**** Raw data ****

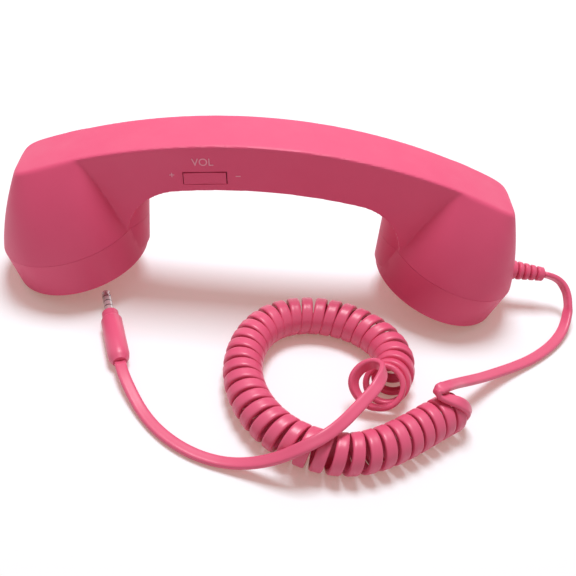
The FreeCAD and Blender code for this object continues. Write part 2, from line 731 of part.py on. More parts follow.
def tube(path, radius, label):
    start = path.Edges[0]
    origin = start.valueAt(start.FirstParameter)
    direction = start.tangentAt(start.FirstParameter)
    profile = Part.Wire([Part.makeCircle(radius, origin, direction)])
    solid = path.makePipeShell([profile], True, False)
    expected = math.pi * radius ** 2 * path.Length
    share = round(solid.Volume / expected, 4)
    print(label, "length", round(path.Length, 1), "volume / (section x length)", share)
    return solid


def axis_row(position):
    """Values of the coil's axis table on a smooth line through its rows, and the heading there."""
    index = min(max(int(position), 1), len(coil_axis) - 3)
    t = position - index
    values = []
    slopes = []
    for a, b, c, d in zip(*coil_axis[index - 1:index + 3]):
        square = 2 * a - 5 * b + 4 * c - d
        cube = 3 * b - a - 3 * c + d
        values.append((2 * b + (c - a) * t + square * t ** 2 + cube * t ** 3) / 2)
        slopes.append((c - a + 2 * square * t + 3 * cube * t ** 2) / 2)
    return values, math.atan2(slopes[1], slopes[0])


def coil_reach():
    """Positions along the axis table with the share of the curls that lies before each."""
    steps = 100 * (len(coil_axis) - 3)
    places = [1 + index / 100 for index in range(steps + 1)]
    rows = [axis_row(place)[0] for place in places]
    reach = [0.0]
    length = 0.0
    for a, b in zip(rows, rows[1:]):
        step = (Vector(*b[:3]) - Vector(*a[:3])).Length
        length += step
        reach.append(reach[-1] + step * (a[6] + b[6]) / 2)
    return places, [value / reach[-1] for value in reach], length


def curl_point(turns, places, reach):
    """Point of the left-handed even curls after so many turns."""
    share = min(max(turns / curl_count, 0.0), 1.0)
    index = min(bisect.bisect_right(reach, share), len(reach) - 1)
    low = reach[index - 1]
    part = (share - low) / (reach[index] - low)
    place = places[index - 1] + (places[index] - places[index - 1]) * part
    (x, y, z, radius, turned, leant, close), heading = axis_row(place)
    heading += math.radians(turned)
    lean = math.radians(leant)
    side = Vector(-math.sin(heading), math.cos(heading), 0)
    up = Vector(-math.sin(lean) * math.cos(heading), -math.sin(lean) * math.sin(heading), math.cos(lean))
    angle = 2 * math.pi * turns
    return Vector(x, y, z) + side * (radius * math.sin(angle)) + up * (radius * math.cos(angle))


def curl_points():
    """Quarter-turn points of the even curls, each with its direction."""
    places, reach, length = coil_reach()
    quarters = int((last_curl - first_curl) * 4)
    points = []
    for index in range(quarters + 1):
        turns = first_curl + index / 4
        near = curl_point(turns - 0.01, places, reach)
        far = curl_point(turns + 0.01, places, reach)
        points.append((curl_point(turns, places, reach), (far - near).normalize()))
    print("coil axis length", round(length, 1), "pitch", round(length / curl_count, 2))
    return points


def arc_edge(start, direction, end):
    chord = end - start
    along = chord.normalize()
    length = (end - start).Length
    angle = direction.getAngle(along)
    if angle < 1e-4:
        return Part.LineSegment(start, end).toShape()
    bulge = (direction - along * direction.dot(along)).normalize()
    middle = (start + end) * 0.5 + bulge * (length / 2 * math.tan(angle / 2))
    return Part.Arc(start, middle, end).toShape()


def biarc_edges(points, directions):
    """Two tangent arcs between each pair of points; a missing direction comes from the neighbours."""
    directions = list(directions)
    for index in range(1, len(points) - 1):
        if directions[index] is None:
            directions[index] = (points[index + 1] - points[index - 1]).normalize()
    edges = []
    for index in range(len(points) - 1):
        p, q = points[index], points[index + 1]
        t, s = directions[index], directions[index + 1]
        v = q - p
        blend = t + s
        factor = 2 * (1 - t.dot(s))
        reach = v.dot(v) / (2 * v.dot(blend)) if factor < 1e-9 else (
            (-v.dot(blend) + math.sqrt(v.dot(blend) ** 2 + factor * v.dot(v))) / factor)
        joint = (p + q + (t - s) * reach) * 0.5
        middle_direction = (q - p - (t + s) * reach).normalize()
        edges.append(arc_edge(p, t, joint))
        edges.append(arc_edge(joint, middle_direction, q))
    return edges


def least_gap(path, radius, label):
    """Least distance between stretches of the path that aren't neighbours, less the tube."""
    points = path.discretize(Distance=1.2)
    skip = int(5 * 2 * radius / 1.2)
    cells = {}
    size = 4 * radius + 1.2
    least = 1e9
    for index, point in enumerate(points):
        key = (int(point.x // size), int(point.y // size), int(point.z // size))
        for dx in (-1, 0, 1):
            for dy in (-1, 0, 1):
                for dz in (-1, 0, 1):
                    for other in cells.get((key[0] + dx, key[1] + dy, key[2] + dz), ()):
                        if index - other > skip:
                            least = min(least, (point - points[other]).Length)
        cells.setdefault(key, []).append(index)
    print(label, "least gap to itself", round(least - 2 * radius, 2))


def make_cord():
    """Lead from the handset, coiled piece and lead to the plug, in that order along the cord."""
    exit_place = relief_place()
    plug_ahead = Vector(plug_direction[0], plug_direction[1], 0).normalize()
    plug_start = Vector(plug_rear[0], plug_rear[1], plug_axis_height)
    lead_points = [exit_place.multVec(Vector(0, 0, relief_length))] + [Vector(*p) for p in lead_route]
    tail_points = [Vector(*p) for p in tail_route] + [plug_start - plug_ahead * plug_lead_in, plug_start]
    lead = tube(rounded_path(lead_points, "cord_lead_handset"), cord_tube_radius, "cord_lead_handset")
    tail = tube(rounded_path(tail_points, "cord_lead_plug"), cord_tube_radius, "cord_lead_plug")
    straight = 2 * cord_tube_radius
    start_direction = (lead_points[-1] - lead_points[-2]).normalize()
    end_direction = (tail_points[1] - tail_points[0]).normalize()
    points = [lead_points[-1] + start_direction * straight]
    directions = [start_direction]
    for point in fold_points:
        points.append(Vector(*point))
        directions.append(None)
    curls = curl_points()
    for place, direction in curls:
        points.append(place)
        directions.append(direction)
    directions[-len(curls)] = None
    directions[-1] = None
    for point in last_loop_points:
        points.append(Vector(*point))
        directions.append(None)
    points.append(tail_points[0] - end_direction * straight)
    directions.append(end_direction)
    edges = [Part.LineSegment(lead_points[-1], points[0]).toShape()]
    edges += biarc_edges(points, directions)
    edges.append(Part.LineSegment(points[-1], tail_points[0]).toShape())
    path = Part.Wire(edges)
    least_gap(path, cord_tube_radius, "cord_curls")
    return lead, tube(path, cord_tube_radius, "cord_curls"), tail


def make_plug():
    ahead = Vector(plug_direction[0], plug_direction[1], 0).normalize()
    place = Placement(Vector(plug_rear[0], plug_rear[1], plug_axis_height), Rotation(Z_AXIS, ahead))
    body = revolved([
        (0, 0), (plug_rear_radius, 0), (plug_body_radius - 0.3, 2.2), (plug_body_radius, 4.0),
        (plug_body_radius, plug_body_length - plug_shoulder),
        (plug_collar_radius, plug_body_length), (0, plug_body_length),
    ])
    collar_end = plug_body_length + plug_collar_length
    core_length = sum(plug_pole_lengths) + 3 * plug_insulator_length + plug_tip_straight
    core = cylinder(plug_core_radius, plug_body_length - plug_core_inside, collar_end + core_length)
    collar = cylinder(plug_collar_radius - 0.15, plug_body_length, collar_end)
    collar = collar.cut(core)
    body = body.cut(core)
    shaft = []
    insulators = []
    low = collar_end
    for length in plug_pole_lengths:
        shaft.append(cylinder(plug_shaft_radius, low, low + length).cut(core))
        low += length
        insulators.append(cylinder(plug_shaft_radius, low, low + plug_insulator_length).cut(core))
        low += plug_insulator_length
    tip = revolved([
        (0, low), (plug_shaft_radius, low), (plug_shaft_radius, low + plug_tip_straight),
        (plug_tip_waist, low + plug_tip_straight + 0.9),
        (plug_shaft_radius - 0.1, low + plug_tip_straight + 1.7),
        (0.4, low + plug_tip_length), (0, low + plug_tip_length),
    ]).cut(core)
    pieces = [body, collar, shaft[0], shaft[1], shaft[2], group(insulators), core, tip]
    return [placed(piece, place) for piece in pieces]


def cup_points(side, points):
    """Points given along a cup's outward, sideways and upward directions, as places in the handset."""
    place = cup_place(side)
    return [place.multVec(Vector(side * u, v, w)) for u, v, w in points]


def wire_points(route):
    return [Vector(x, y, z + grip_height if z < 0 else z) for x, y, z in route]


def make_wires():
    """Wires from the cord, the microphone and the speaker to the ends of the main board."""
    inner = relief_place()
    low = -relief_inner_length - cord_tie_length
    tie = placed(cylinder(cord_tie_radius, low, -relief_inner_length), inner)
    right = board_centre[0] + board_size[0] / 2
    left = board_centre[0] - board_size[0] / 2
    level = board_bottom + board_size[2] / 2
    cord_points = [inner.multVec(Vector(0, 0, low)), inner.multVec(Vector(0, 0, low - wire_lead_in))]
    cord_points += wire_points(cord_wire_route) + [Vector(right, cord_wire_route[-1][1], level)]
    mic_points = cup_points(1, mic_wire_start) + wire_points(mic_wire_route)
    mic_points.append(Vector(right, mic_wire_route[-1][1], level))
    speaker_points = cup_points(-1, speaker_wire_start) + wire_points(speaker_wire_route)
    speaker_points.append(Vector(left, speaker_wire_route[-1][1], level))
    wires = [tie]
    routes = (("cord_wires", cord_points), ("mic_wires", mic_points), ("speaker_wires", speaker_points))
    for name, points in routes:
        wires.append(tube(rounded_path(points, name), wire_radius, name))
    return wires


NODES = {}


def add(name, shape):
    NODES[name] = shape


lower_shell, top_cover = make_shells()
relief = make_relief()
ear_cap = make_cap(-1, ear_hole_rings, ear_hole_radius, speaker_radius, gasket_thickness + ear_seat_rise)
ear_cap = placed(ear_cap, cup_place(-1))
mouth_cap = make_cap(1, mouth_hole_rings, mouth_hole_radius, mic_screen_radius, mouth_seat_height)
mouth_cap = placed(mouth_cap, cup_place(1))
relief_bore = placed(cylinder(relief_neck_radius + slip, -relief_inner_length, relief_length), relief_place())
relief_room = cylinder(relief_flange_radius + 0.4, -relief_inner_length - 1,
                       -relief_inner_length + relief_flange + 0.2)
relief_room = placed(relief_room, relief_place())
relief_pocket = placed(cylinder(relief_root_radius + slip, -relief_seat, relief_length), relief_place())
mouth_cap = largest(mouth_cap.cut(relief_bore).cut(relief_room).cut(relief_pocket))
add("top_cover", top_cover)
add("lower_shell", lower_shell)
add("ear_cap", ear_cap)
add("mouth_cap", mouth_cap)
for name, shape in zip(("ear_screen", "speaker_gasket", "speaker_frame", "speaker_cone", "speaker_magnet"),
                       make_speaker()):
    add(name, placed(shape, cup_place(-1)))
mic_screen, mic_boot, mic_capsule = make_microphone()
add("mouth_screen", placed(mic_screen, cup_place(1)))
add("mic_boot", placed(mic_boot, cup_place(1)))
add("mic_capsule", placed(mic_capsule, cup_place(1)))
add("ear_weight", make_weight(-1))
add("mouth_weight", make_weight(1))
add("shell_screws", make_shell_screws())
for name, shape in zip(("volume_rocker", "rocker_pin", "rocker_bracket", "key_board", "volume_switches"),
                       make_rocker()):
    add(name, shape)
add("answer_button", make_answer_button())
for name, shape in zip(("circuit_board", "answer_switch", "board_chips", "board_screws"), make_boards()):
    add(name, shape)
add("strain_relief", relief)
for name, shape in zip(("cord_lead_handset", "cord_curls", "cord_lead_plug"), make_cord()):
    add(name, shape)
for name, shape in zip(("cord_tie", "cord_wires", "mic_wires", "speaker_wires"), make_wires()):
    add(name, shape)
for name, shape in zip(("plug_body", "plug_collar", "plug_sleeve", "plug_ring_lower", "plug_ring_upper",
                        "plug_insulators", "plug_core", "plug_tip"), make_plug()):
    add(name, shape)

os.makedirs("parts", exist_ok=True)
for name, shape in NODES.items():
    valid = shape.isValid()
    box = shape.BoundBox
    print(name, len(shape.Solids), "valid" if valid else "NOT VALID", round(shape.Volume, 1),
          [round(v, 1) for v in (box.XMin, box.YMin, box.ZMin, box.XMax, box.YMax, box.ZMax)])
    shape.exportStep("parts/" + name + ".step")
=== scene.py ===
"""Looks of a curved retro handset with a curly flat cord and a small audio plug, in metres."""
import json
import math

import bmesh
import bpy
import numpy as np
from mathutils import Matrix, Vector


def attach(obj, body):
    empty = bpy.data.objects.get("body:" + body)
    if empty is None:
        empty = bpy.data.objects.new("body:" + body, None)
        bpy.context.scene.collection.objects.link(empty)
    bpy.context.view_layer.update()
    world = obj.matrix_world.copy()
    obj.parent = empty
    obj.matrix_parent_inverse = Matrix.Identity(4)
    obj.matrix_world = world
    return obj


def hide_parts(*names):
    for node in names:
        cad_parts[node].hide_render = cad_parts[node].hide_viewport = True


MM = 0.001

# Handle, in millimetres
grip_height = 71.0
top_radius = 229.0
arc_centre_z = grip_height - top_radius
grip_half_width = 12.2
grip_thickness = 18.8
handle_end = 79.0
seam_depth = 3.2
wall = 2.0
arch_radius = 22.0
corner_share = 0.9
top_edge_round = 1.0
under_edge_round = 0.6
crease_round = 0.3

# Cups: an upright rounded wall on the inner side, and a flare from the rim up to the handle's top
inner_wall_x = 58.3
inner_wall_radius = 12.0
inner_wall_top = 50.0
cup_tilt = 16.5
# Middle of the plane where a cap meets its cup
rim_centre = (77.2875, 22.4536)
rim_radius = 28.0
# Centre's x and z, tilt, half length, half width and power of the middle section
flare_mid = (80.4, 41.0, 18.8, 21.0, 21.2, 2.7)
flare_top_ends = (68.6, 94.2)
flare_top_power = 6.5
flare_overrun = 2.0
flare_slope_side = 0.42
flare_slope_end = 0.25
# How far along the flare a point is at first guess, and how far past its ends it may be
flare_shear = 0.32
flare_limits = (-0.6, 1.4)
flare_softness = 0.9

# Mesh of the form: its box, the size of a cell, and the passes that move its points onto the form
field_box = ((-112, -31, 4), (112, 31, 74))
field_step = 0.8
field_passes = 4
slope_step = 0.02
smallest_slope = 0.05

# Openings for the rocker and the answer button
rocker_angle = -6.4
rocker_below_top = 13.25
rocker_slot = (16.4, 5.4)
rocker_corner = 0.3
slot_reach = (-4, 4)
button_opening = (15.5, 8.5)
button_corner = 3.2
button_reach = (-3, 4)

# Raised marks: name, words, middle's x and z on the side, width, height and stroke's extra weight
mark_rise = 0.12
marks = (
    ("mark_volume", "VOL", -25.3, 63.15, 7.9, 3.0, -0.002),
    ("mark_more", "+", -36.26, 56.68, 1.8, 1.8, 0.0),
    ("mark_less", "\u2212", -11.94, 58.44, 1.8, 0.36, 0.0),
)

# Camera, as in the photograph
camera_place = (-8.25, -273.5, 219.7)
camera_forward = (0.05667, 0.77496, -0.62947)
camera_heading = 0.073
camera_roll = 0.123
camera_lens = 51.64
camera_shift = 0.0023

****

- [What the exercise asks]: Starting at the top of the data above, repeat every line exactly until the line containing "return values, math.atan2(slopes[1], slopes[0])" has been given, then stop.

- [Completed exercise]:
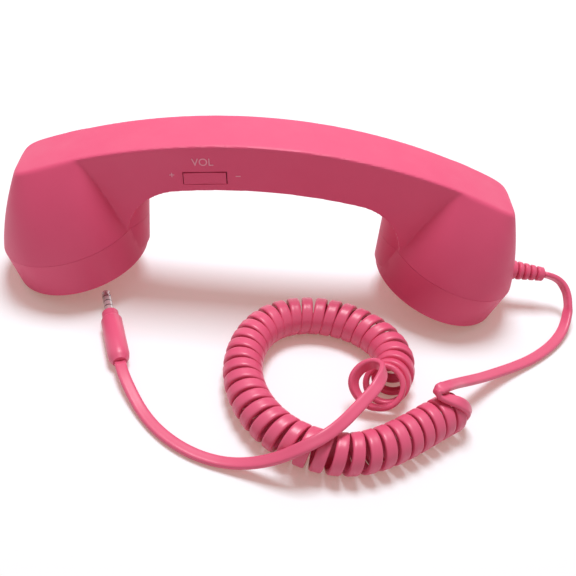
The FreeCAD and Blender code for this object continues. Write part 2, from line 731 of part.py on. More parts follow.
def tube(path, radius, label):
    start = path.Edges[0]
    origin = start.valueAt(start.FirstParameter)
    direction = start.tangentAt(start.FirstParameter)
    profile = Part.Wire([Part.makeCircle(radius, origin, direction)])
    solid = path.makePipeShell([profile], True, False)
    expected = math.pi * radius ** 2 * path.Length
    share = round(solid.Volume / expected, 4)
    print(label, "length", round(path.Length, 1), "volume / (section x length)", share)
    return solid


def axis_row(position):
    """Values of the coil's axis table on a smooth line through its rows, and the heading there."""
    index = min(max(int(position), 1), len(coil_axis) - 3)
    t = position - index
    values = []
    slopes = []
    for a, b, c, d in zip(*coil_axis[index - 1:index + 3]):
        square = 2 * a - 5 * b + 4 * c - d
        cube = 3 * b - a - 3 * c + d
        values.append((2 * b + (c - a) * t + square * t ** 2 + cube * t ** 3) / 2)
        slopes.append((c - a + 2 * square * t + 3 * cube * t ** 2) / 2)
    return values, math.atan2(slopes[1], slopes[0])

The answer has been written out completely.